Symmetrical boats on the River Colne – 2.5 second exposure with an ND filter
Even though it wasn’t what we’d initially planned, Tim’s inner minimalist was overjoyed with the simplicity and symmetry of the final image. This one was converted to a black and white tone as we felt it worked really well. See our tips and geeky explanations for converting colour to black and white.
Not the Obvious – Shiny, Happy Surfaces!
Not all reflective images need to be from water. When we were photographing St Peter’s Basilica in the Vatican City, Rome, we used the shininess of the cobbled street to photograph reflections of the lights which brought the foreground to life and also helped to lead the eye in to the main architectural details. We find that wet streets, after a short downpour can give beautiful results.
Cobbled shiny streets make for great photographic reflections of light
Life in a Puddle
Not every reflection requires a large pool of water. Keep an eye out for even the smallest puddle which will work if you photograph from a low enough vantage point. Our initial image of St Mark’s Square, Venice, would have been quite acceptable. However, towards evening the water starts to seep up from the canal creating small puddles in the square. We crouched down, much to the amusement of our fellow tourists, who thought we were trying to photograph the puddle itself, and used the puddle as a reflective surface during few second exposure. As we didn’t have a tripod with us, this exposure was hand-held by balancing the corner of the camera on the ground for stability.
The initial puddle
The scene from a low vantage point with the puddle in the foreground
Drakensberg Mountains, South Africa and Chewing Gum Hogging Baboons!
After an interesting day where Tim managed to get chased by a baboon that had stolen our fiery hot cinnamon chewing gum out of the car, we managed to capture the sunset dropping down behind Champagne Castle (the mountain) South Africa. As beautiful as it was, it still didn’t have that special something, until we found a small pond and used the reflection to create a symmetrical mountain landscape.
Beautiful symmetry using the lake in the foreground
Spyglass in Paris
During our trip up the Eiffel Tower, Paris, France, we were on the lookout for something a little bit different to the usual aerial views over Paris. Tim spotted the spyglass reflections and immediately honed in on the glow of the orange sunset reflected in the metal contrasting beautifully against the dark blue of the Paris skyline.
Sunset reflected into the metal of the telescope adding a strip of red to bring the image to life
Reflective Symmetry to Mess with the Mind
Photographing reflections can lead to really interesting images. Look at the image below to see what we mean.
Now scroll down to see how the scene actually looked.

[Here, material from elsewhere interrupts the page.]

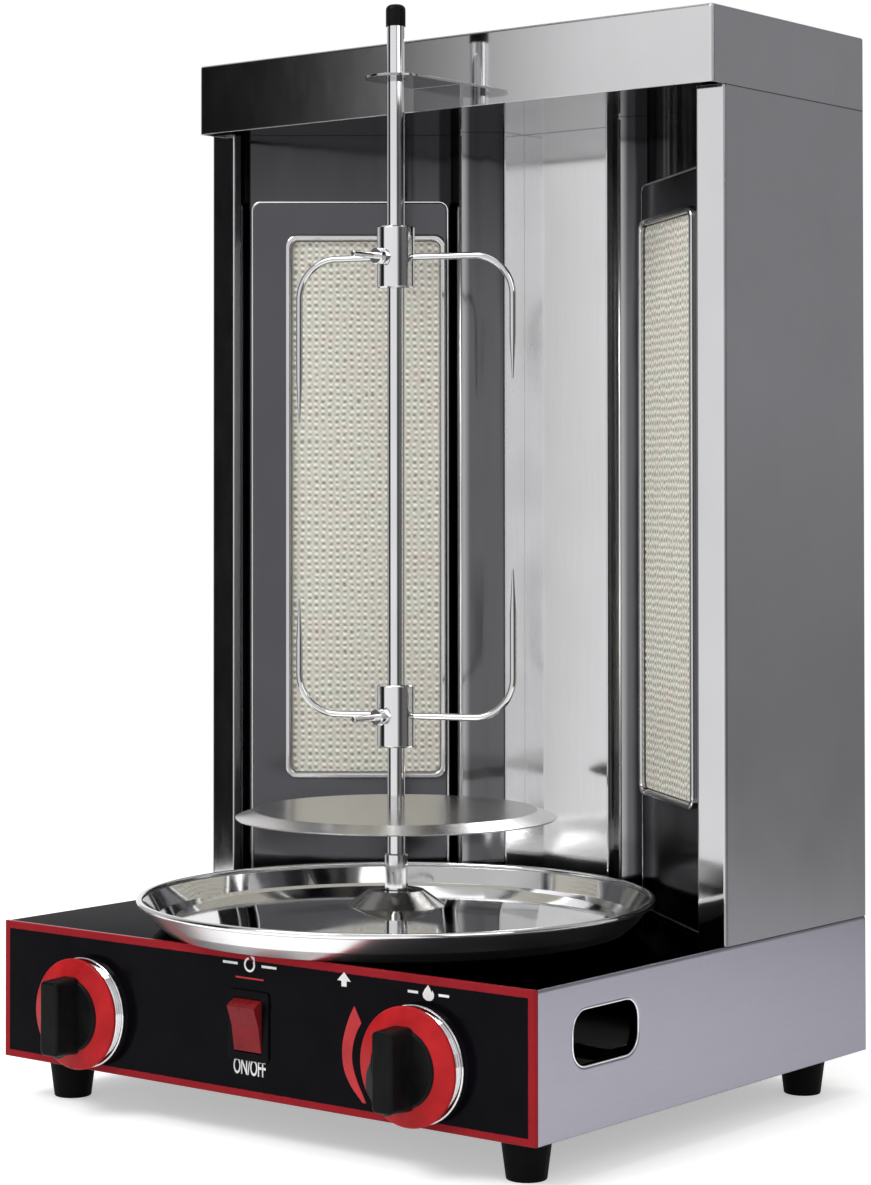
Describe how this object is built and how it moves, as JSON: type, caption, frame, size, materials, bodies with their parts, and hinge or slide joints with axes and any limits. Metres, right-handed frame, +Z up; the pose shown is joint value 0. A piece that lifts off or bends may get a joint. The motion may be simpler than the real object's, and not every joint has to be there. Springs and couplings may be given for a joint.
{
  "type": "doner kebab grill",
  "caption": "Vertical gas doner grill with a powered spit, clamped meat forks, a drip pan, perforated ceramic burners and a stainless casing with knobs and a rocker switch.",
  "frame": {"origin": "on the floor under the feet, at the centre of the box round the whole grill", "axes": "+Z up, +Y towards the back, +X to the right of someone who faces the control panel"},
  "size_m": [0.395, 0.391, 0.654],
  "materials": {
    "casing_steel": "brushed stainless sheet",
    "mirror_steel": "polished stainless sheet",
    "liner_steel": "polished stainless sheet inside the cooking chamber",
    "spit_steel": "polished stainless steel",
    "panel_black": "gloss black lacquer with a red border",
    "zinc_steel": "zinc-plated steel",
    "brass": "machined brass",
    "ceramic": "unglazed perforated burner ceramic",
    "red_plastic": "moulded semi-gloss",
    "black_plastic": "moulded semi-gloss",
    "rubber": "moulded matte",
    "motor_paint": "painted satin"
  },
  "bodies": {
    "casing": {"base_shell": "casing_steel", "control_panel": "panel_black", "bottom_plate": "zinc_steel", "rubber_feet": "rubber", "foot_screws": "zinc_steel", "tower_shell": "casing_steel", "hood": "casing_steel", "ceiling_plate": "liner_steel", "case_screws": "zinc_steel", "back_liner": "liner_steel", "right_liner": "liner_steel", "right_burner_plate": "liner_steel", "right_burner_frame": "mirror_steel", "right_ceramic": "ceramic", "right_burner_box": "liner_steel", "right_mixing_tube": "liner_steel", "left_liner": "liner_steel", "left_burner_plate": "liner_steel", "left_burner_frame": "mirror_steel", "left_ceramic": "ceramic", "left_burner_box": "liner_steel", "left_mixing_tube": "liner_steel", "gas_injectors": "brass", "left_gas_valve": "brass", "left_gas_tube": "zinc_steel", "right_gas_valve": "brass", "right_gas_tube": "zinc_steel", "gas_manifold": "zinc_steel", "gas_inlet": "brass", "left_knob_bezel": "mirror_steel", "right_knob_bezel": "mirror_steel", "switch_housing": "black_plastic", "cord_gland": "black_plastic", "gear_motor": "motor_paint", "motor_bracket": "zinc_steel", "motor_screws": "zinc_steel", "deck_bushing": "brass", "spit_bracket": "spit_steel"},
    "left_tap": {"left_valve_plug": "brass"},
    "right_tap": {"right_valve_plug": "brass"},
    "left_control": {"left_spindle": "brass", "left_knob": "black_plastic", "left_knob_skirt": "red_plastic"},
    "right_control": {"right_spindle": "brass", "right_knob": "black_plastic", "right_knob_skirt": "red_plastic"},
    "switch": {"rocker": "red_plastic"},
    "drive": {"output_shaft": "zinc_steel", "drive_socket": "spit_steel"},
    "spit": {"spit_rod": "spit_steel", "spit_cap": "black_plastic", "meat_disc": "spit_steel"},
    "upper_holder": {"upper_collar": "spit_steel", "upper_fork": "spit_steel"},
    "lower_holder": {"lower_collar": "spit_steel", "lower_fork": "spit_steel"},
    "upper_clamp": {"upper_thumb_screw": "spit_steel"},
    "lower_clamp": {"lower_thumb_screw": "spit_steel"},
    "tray": {"drip_pan": "spit_steel"}
  },
  "joints": [
    {"name": "left_tap_turn", "type": "hinge", "parent": "casing", "child": "left_tap", "pos_m": [-0.1285, -0.1645, 0.0587], "axis": [0, -1, 0], "range_deg": [0, 210]},
    {"name": "left_knob_push", "type": "slide", "parent": "left_tap", "child": "left_control", "axis": [0, 1, 0], "range_m": [0, 0.003], "stiffness_N_per_m": 1500, "springref_m": -0.002},
    {"name": "right_tap_turn", "type": "hinge", "parent": "casing", "child": "right_tap", "pos_m": [0.1205, -0.1645, 0.0587], "axis": [0, -1, 0], "range_deg": [0, 210]},
    {"name": "right_knob_push", "type": "slide", "parent": "right_tap", "child": "right_control", "axis": [0, 1, 0], "range_m": [0, 0.003], "stiffness_N_per_m": 1500, "springref_m": -0.002},
    {"name": "switch_rock", "type": "hinge", "parent": "casing", "child": "switch", "pos_m": [0, -0.1625, 0.0656], "axis": [-1, 0, 0], "range_deg": [0, 26]},
    {"name": "spit_turn", "type": "hinge", "parent": "casing", "child": "drive", "pos_m": [0, -0.0345, 0.094], "axis": [0, 0, 1], "continuous": true},
    {"name": "spit_lift", "type": "slide", "parent": "drive", "child": "spit", "axis": [0, 0, 1], "range_m": [0, 0.022]},
    {"name": "upper_fork_slide", "type": "slide", "parent": "spit", "child": "upper_holder", "axis": [0, 0, 1], "range_m": [-0.03, 0.06]},
    {"name": "upper_clamp_turn", "type": "hinge", "parent": "upper_holder", "child": "upper_clamp", "pos_m": [0, -0.0495, 0.503], "axis": [0, -1, 0], "range_deg": [0, 360]},
    {"name": "lower_fork_slide", "type": "slide", "parent": "spit", "child": "lower_holder", "axis": [0, 0, 1], "range_m": [-0.032, 0.03]},
    {"name": "lower_clamp_turn", "type": "hinge", "parent": "lower_holder", "child": "lower_clamp", "pos_m": [0, -0.0495, 0.2305], "axis": [0, -1, 0], "range_deg": [0, 360]},
    {"name": "tray_lift", "type": "slide", "parent": "casing", "child": "tray", "axis": [0, 0, 1], "range_m": [0, 0.03]}
  ]
}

Makes your head hurt, doesn’t it? Flipping photographic reflections upside down can create some really interesting, mind-bending images. Have a look at the master photographer, Andre Kertesz’s, classic images for many more examples.
Colours in Movement
You can capture movement during your long neutral-density filter exposure but don’t forget you can also use it to display stunning reflective colours without the reflected detail. This 20 second exposure removes all the reflections of the mountain but keeps the orange sunset.
2o second exposure with ND filter showing movement in the water but also the beautiful colours of the sky
See here for our tips on buying and using an ND filter. If your sky is a little on the light side, see how to retrieve using Camera Raw.
Go Forth and Reflect!
To bear in mind: a reflection can be fleeting, depending on the source of the reflection. A rain shower can cause a puddle that will disappear; moving water will give a completely different feel to glassy, still water; cobbled streets can give a textured matt feeling or a shiny reflective image, depending on the wetness or dampness of the street.
Next time you are out looking at land or cityscapes, keep an eye out for any surface that can be used for a photographic reflection. Try something a bit different – change your angles, change your viewing position, climb up high and go down low … experiment and have some fun!